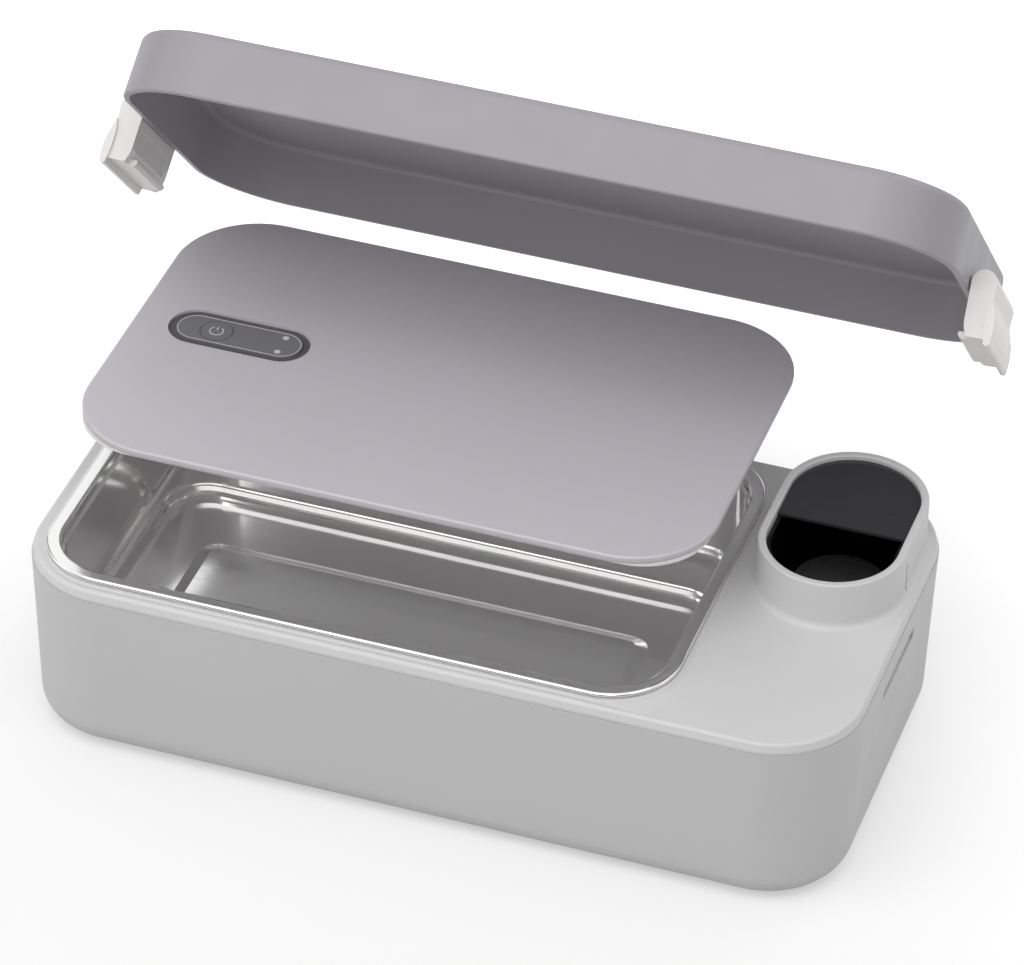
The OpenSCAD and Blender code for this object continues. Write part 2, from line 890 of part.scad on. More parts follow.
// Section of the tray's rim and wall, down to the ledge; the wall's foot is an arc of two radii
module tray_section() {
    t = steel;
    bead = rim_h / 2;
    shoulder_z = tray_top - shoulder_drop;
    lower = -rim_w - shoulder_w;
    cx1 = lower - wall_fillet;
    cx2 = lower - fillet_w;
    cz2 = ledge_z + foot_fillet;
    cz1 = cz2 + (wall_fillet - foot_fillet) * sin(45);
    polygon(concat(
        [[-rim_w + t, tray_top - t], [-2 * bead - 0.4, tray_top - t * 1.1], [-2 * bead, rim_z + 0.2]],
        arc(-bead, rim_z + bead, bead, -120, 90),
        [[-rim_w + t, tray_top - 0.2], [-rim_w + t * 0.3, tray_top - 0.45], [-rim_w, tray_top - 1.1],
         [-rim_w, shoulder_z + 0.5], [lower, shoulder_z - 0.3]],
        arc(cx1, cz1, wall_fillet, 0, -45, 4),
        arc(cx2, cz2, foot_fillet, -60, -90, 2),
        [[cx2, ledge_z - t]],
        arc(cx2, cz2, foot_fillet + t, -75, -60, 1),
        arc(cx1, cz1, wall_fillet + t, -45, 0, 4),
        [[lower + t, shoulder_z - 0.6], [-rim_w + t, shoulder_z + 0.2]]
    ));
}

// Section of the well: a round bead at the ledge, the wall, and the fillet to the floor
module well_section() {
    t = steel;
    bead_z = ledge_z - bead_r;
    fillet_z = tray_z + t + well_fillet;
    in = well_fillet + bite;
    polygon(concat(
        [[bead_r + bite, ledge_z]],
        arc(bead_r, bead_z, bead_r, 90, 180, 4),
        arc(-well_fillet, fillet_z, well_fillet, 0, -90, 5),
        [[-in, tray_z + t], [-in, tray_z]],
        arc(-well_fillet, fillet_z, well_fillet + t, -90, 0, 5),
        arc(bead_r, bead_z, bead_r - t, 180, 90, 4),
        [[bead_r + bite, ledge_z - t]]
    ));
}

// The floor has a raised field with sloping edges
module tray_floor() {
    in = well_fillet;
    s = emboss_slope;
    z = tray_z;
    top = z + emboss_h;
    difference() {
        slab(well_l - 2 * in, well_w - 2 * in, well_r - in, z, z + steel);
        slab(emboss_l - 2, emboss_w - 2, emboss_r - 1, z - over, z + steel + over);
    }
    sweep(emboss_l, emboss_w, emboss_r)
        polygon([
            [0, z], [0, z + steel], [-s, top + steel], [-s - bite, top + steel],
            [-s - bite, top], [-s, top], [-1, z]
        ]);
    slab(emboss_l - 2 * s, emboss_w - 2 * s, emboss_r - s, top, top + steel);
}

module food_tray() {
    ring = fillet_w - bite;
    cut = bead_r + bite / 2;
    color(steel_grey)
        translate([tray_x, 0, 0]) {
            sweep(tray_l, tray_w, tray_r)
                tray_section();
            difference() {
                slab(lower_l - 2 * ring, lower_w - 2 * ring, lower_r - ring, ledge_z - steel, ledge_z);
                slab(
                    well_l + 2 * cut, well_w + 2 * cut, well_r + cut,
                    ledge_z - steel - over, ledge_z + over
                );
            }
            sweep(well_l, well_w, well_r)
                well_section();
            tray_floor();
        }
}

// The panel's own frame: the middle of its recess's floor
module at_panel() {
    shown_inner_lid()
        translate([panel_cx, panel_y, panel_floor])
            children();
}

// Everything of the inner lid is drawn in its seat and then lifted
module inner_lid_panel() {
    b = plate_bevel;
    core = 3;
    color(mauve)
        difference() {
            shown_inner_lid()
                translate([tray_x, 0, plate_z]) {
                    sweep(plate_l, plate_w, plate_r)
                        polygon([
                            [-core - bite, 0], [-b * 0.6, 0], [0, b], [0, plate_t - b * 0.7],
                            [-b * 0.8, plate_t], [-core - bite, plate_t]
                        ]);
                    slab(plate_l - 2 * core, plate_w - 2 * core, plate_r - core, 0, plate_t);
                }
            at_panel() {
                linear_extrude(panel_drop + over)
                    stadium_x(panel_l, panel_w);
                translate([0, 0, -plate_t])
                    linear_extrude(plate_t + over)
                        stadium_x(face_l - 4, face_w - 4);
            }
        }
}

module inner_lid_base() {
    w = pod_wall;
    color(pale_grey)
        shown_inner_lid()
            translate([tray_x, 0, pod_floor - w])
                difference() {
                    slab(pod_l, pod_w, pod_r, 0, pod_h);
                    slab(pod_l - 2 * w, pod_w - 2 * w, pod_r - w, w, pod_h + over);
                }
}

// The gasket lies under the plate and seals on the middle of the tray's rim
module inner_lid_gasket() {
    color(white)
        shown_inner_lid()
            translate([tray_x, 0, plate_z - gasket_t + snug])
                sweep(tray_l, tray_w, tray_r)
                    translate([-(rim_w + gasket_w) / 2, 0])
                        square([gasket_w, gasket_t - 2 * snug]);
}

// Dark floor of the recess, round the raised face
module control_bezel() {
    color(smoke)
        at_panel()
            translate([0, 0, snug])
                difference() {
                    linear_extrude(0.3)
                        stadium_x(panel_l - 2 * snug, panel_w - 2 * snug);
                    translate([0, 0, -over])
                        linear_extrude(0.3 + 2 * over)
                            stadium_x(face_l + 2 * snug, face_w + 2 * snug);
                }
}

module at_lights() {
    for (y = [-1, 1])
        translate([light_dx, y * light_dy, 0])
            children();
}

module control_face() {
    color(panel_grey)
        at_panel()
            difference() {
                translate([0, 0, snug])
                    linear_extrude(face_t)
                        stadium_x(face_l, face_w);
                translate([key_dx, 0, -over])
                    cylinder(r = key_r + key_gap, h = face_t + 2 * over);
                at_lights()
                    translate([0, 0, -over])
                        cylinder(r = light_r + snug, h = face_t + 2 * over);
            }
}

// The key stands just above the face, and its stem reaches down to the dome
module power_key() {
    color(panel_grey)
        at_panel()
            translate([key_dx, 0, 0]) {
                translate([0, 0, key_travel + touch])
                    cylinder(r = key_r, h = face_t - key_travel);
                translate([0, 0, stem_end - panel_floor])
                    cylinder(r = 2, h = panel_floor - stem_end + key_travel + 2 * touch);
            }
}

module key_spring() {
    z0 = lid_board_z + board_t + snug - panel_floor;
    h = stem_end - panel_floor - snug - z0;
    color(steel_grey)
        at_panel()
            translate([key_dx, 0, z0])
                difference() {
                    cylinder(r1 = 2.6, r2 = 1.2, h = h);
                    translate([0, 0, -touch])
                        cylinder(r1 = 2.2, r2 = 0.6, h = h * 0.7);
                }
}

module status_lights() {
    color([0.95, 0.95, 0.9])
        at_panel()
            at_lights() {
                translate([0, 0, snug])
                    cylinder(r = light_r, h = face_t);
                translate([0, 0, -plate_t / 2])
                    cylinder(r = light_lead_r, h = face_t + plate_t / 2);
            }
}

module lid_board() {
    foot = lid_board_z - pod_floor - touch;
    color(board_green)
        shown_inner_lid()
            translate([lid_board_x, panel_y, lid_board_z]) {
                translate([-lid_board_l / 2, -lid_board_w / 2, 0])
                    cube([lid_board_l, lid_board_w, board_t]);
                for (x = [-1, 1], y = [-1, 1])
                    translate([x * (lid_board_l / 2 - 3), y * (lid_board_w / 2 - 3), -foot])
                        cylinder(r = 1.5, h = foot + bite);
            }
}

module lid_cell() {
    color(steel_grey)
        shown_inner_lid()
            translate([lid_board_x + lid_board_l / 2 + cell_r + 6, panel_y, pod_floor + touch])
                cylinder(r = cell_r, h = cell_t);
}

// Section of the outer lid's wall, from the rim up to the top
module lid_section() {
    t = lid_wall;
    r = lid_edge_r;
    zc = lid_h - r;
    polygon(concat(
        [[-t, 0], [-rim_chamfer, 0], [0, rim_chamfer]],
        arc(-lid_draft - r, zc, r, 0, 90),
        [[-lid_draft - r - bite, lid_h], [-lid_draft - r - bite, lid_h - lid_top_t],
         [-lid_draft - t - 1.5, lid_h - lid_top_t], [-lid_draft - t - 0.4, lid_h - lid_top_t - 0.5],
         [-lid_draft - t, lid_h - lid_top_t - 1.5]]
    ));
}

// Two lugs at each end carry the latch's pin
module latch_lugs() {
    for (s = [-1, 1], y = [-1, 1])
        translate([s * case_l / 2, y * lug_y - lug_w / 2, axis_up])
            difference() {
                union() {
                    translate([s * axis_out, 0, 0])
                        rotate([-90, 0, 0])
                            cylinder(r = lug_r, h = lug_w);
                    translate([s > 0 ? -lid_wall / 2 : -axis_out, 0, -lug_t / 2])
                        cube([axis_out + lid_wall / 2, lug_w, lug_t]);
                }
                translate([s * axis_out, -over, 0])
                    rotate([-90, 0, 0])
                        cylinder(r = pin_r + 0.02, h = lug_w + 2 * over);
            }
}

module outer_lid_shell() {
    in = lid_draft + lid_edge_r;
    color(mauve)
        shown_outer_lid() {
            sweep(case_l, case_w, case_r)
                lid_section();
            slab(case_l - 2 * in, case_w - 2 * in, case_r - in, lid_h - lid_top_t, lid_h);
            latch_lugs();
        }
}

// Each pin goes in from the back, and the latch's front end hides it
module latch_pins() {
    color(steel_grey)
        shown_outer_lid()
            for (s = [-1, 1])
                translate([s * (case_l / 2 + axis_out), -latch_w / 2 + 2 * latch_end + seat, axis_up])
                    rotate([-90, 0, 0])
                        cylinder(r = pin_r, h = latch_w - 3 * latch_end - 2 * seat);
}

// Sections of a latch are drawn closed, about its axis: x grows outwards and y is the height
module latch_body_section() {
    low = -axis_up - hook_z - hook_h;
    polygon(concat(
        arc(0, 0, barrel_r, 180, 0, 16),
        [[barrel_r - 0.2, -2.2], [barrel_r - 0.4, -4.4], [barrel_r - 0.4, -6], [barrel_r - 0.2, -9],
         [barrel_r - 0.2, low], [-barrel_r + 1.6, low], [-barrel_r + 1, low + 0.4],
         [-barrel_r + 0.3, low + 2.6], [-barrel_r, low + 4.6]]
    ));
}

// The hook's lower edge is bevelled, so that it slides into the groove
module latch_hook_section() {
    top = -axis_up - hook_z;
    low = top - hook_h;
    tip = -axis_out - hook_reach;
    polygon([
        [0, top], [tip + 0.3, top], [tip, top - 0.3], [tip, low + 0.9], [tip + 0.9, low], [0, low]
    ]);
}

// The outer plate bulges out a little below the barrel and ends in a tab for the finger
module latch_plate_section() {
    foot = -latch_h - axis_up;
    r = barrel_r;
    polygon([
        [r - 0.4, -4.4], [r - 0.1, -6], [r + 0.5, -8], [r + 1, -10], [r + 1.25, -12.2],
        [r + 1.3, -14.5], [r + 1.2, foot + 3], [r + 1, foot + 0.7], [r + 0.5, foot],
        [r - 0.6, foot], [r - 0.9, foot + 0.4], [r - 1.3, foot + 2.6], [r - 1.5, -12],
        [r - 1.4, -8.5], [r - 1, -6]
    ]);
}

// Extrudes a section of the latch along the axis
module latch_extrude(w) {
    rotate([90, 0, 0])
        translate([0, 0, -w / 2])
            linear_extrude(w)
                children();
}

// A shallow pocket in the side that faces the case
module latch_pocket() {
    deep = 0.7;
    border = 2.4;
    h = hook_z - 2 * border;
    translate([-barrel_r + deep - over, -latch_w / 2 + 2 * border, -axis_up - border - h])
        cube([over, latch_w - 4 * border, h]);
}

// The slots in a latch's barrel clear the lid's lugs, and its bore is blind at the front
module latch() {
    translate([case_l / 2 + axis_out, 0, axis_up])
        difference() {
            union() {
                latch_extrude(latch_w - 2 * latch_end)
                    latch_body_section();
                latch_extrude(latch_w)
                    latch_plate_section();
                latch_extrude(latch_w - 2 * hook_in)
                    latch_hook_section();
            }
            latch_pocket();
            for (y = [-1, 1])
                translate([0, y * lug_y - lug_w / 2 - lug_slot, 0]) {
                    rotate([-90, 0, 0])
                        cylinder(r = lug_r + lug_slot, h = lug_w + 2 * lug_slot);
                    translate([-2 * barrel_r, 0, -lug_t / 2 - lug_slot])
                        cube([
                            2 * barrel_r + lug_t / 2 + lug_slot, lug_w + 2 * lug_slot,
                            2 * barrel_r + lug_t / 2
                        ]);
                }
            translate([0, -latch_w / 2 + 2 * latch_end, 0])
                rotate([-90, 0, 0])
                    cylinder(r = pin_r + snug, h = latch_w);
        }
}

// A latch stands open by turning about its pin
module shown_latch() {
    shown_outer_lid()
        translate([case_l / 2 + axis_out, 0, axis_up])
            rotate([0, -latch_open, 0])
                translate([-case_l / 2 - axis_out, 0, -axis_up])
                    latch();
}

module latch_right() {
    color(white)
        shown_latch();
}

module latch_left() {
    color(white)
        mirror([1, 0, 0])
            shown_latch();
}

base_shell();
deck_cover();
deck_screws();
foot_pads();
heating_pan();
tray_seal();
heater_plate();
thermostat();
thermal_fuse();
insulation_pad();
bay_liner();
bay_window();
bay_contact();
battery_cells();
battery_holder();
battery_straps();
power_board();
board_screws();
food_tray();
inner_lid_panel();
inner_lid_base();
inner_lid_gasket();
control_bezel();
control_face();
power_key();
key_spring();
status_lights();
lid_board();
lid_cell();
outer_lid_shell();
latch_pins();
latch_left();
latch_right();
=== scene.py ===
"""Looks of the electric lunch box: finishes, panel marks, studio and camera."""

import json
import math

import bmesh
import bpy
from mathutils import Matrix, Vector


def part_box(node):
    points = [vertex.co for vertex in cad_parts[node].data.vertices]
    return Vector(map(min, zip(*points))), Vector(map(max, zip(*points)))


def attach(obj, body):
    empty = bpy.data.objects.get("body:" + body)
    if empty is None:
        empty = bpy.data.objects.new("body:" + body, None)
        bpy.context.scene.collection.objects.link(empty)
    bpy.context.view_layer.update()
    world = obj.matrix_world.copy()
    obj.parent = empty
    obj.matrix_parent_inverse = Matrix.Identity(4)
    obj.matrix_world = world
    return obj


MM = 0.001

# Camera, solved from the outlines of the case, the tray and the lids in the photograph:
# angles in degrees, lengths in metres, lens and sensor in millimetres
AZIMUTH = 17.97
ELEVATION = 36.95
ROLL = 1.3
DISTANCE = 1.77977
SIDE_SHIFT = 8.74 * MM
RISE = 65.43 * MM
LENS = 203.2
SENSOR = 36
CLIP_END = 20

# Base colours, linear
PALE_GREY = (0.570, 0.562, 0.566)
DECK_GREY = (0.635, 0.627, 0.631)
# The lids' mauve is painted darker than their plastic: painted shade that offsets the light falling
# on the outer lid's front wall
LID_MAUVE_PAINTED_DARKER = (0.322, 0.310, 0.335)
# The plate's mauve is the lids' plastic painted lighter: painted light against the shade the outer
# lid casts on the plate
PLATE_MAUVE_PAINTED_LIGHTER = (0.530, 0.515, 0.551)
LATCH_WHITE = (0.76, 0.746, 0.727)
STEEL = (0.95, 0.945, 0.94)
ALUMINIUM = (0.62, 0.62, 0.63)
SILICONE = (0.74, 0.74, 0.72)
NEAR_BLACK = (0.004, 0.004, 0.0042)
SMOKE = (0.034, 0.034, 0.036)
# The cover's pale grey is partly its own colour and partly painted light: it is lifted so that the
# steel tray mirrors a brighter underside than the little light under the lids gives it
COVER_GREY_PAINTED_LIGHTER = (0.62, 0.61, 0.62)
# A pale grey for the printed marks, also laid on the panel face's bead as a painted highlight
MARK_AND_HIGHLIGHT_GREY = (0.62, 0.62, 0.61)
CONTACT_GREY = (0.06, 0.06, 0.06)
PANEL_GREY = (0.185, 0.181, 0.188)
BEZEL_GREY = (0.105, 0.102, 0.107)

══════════

Work to do:
Exactly the lines from the one holding "about its pin" through the one holding "obj.matrix_world = world" should be printed, ends included.

Complete answer:
// A latch stands open by turning about its pin
module shown_latch() {
    shown_outer_lid()
        translate([case_l / 2 + axis_out, 0, axis_up])
            rotate([0, -latch_open, 0])
                translate([-case_l / 2 - axis_out, 0, -axis_up])
                    latch();
}

module latch_right() {
    color(white)
        shown_latch();
}

module latch_left() {
    color(white)
        mirror([1, 0, 0])
            shown_latch();
}

base_shell();
deck_cover();
deck_screws();
foot_pads();
heating_pan();
tray_seal();
heater_plate();
thermostat();
thermal_fuse();
insulation_pad();
bay_liner();
bay_window();
bay_contact();
battery_cells();
battery_holder();
battery_straps();
power_board();
board_screws();
food_tray();
inner_lid_panel();
inner_lid_base();
inner_lid_gasket();
control_bezel();
control_face();
power_key();
key_spring();
status_lights();
lid_board();
lid_cell();
outer_lid_shell();
latch_pins();
latch_left();
latch_right();
=== scene.py ===
"""Looks of the electric lunch box: finishes, panel marks, studio and camera."""

import json
import math

import bmesh
import bpy
from mathutils import Matrix, Vector


def part_box(node):
    points = [vertex.co for vertex in cad_parts[node].data.vertices]
    return Vector(map(min, zip(*points))), Vector(map(max, zip(*points)))


def attach(obj, body):
    empty = bpy.data.objects.get("body:" + body)
    if empty is None:
        empty = bpy.data.objects.new("body:" + body, None)
        bpy.context.scene.collection.objects.link(empty)
    bpy.context.view_layer.update()
    world = obj.matrix_world.copy()
    obj.parent = empty
    obj.matrix_parent_inverse = Matrix.Identity(4)
    obj.matrix_world = world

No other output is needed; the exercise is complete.